There's something about turning it into an adventure that makes it absolutely electric. Reminds me of my tomboyish days as a kid when my tomboy girlfriends and I would just go out and create our own fun - turning our red wagons into covered wagons with nothing but junk from our yards, sailing plastic boats in the drainage ditch, or heading out into the field behind our house with walkie talkies one of us got for Christmas. There's something magical about taking what's around you and making the perfect day with it. We don't get to do that much as adults.

Shannon said...

Holly,

Loved reading about this hunt! It reminded me of the empty-handed duck hunt where I met a river otter nose to nose, or the deer hunt where I was bored spitless in a snowstorm and freezing until flock after flock of tundra swans showed up flying over my blind for over an hour. One just never knows what they'll come across when heading outdoors. :)

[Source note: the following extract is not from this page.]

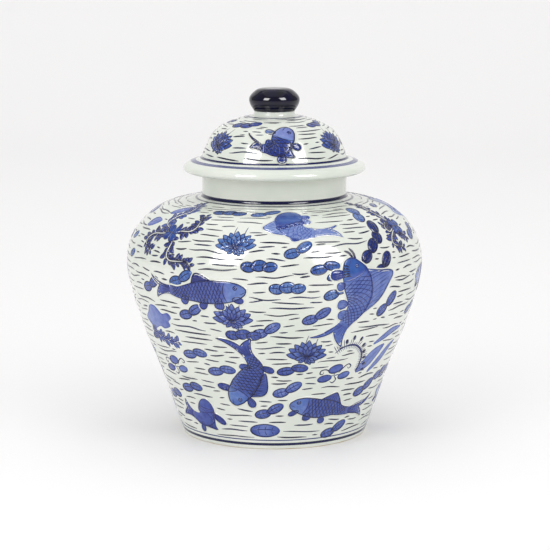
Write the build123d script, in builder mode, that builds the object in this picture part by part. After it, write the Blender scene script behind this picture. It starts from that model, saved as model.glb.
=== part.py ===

And I had to laugh at your tomboy memories. I did the same with the walkie talkies. Though, I never made a covered wagon, I made many a set of armor out of old boxes and tin foil. This princess slew her own dragons. ;)

Anonymous said...

Holly,
What a great story.

Some of my most memorable hunts of the last few years were ones in which I didn't pull the trigger.

My favorite was three or four years ago on a late-season Wednesday afternoon at Lower Klamath.

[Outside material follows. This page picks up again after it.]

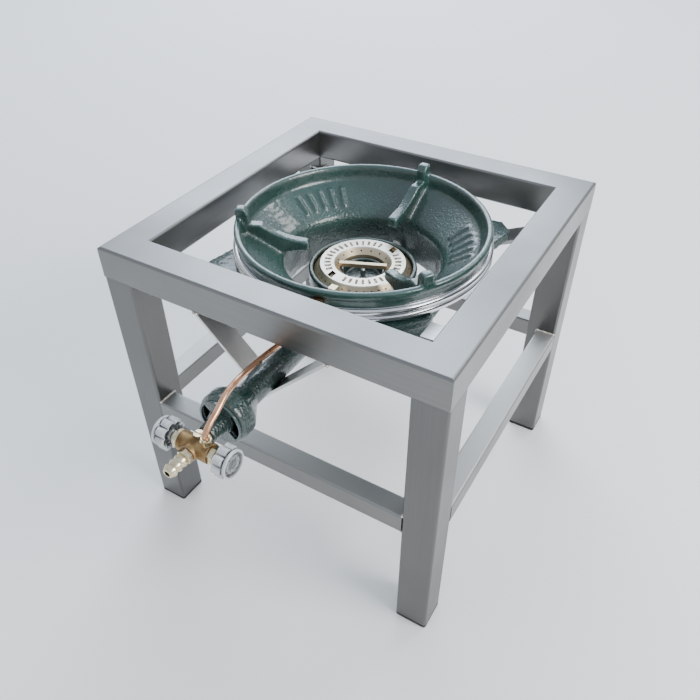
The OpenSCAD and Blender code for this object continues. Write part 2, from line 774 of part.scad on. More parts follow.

Everything was frozen over, hard.

So I threw my honker decoys out in field seven hoping to get some geese.

I didn't even see any come my way.

But, as I lay there shivering in the foot-high wheat stubble, I watched as a coyote started to sneak up on my spread.

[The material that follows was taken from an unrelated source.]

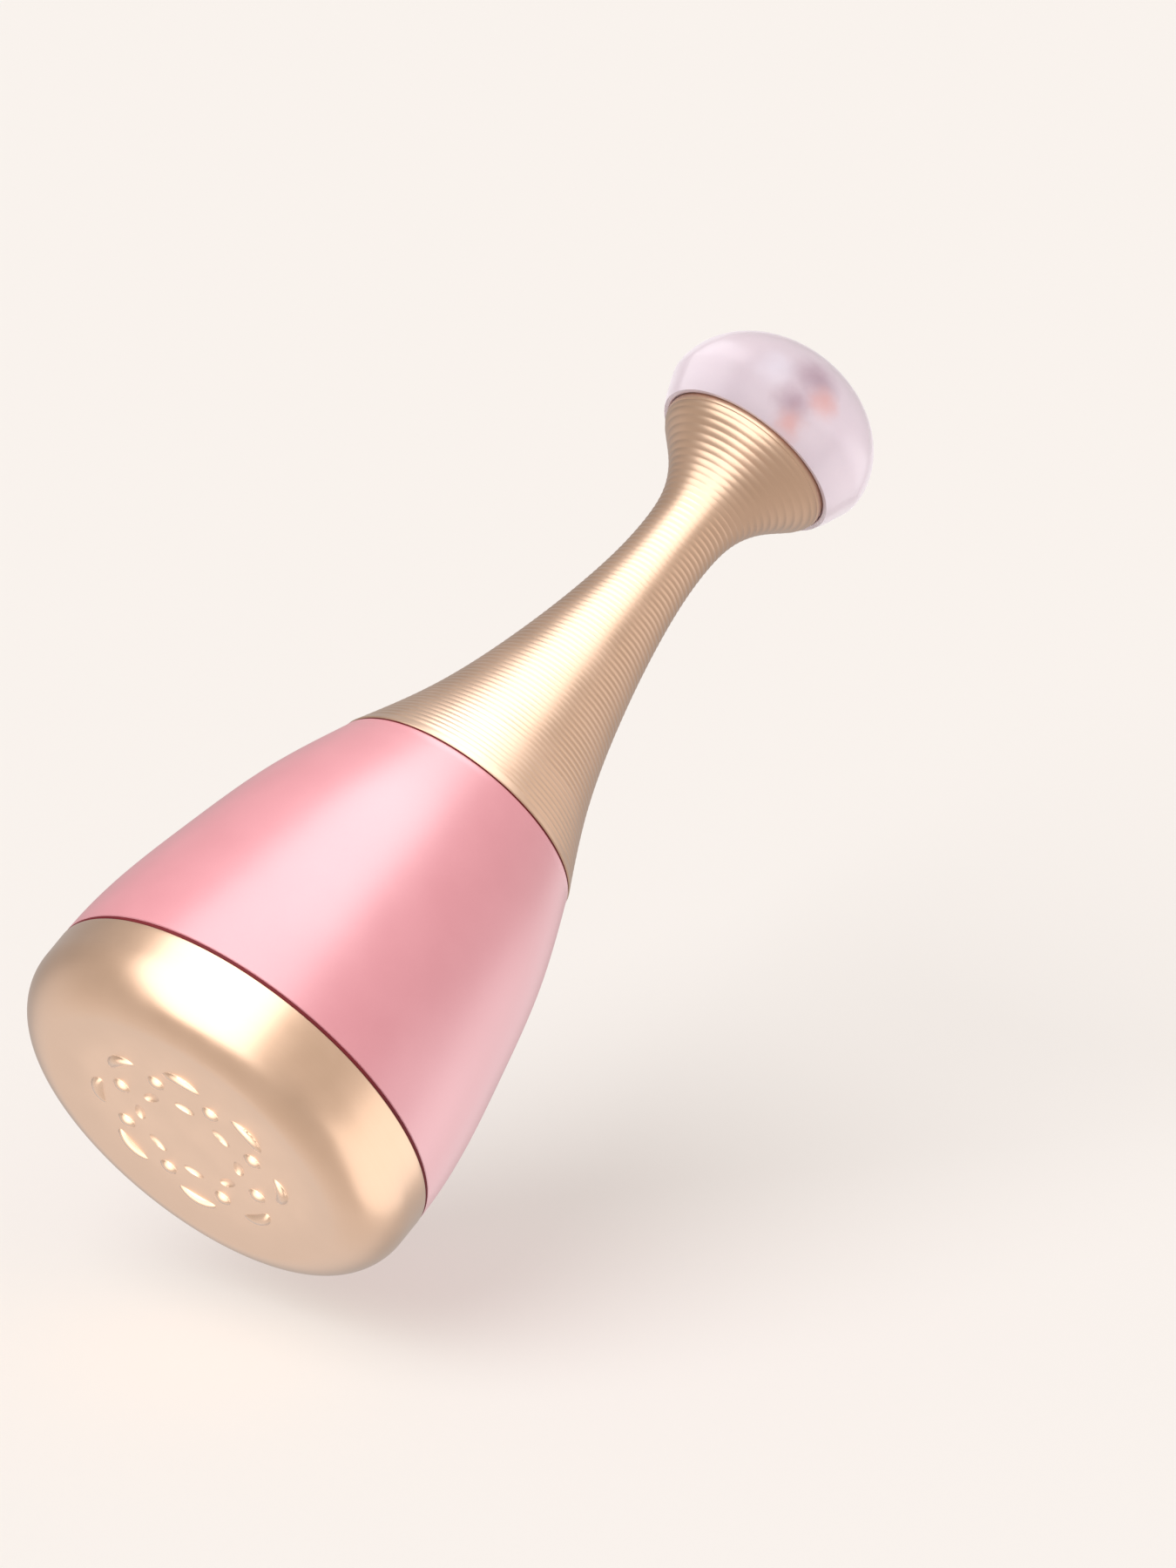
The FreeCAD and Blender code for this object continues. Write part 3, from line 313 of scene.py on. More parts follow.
def finish(slot, base, second, roughness, metallic=0.0, cell=0.4 * MM, relief=0.01 * MM,
           strength=0.3, turned=False, patch=6 * MM, polish=None, **sockets):
    """A material whose colour, roughness and surface vary by noise.

    Cell is the size of the surface grain and patch that of the colour's variation. A turned
    finish has grain that runs round the axis, as a lathe or a spinning brush leaves it. Polish
    is a share of the roughness and the level below which the surface has been polished to it.
    """
    grain_weight = 0.3
    rough_spread = 0.07
    material = bpy.data.materials.new(slot + "_finish")
    material.use_nodes = True
    nodes = Nodes(material.node_tree)
    shader = material.node_tree.nodes["Principled BSDF"]
    where = nodes.add("ShaderNodeTexCoord").outputs["Object"]
    grain_at = where
    if turned:
        parts = nodes.add("ShaderNodeSeparateXYZ")
        nodes.feed(parts.inputs[0], where)
        x, y, z = parts.outputs
        radius = nodes.math("SQRT", nodes.math("ADD", nodes.math("MULTIPLY", x, x),
                                               nodes.math("MULTIPLY", y, y)))
        joined = nodes.add("ShaderNodeCombineXYZ")
        nodes.feed(joined.inputs[0], radius)
        nodes.feed(joined.inputs[2], z)
        grain_at = joined.outputs[0]
    grain = nodes.noise(grain_at, 1 / cell)
    drift = nodes.noise(where, 1 / patch, 2.0)
    both = nodes.math("ADD", nodes.math("MULTIPLY", grain, grain_weight),
                      nodes.math("MULTIPLY", drift, 1 - grain_weight))
    share = nodes.step(both, 0.3, 0.7)
    nodes.feed(shader.inputs["Base Color"], nodes.blend(share, colour(*base), colour(*second)))
    rough = nodes.step(drift, 0.3, 0.7, roughness * (1 - rough_spread),
                       roughness * (1 + rough_spread))
    if polish:
        kept, level = polish
        polish_fade = 0.1 * MM
        height = nodes.add("ShaderNodeSeparateXYZ")
        nodes.feed(height.inputs[0], where)
        rough = nodes.math("MULTIPLY", rough, nodes.step(
            height.outputs["Z"], level - polish_fade, level, kept, 1.0))
    nodes.feed(shader.inputs["Roughness"], rough)
    nodes.feed(shader.inputs["Normal"], nodes.bump(grain, strength, relief))
    shader.inputs["Metallic"].default_value = metallic
    for name, value in sockets.items():
        shader.inputs[name.replace("_", " ")].default_value = value
    return material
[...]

To this day, I think he was working my decoys, though I know coyotes aren't usually that dumb.

He got within about 50 yards, when he stopped, tilted his head back and howled and yipped.

What was even more amazing was there were about four or five other coyotes several hundred yards out in the field with him and they all joined in.

Truly, one of the most serene, amazing things I've ever been a part of.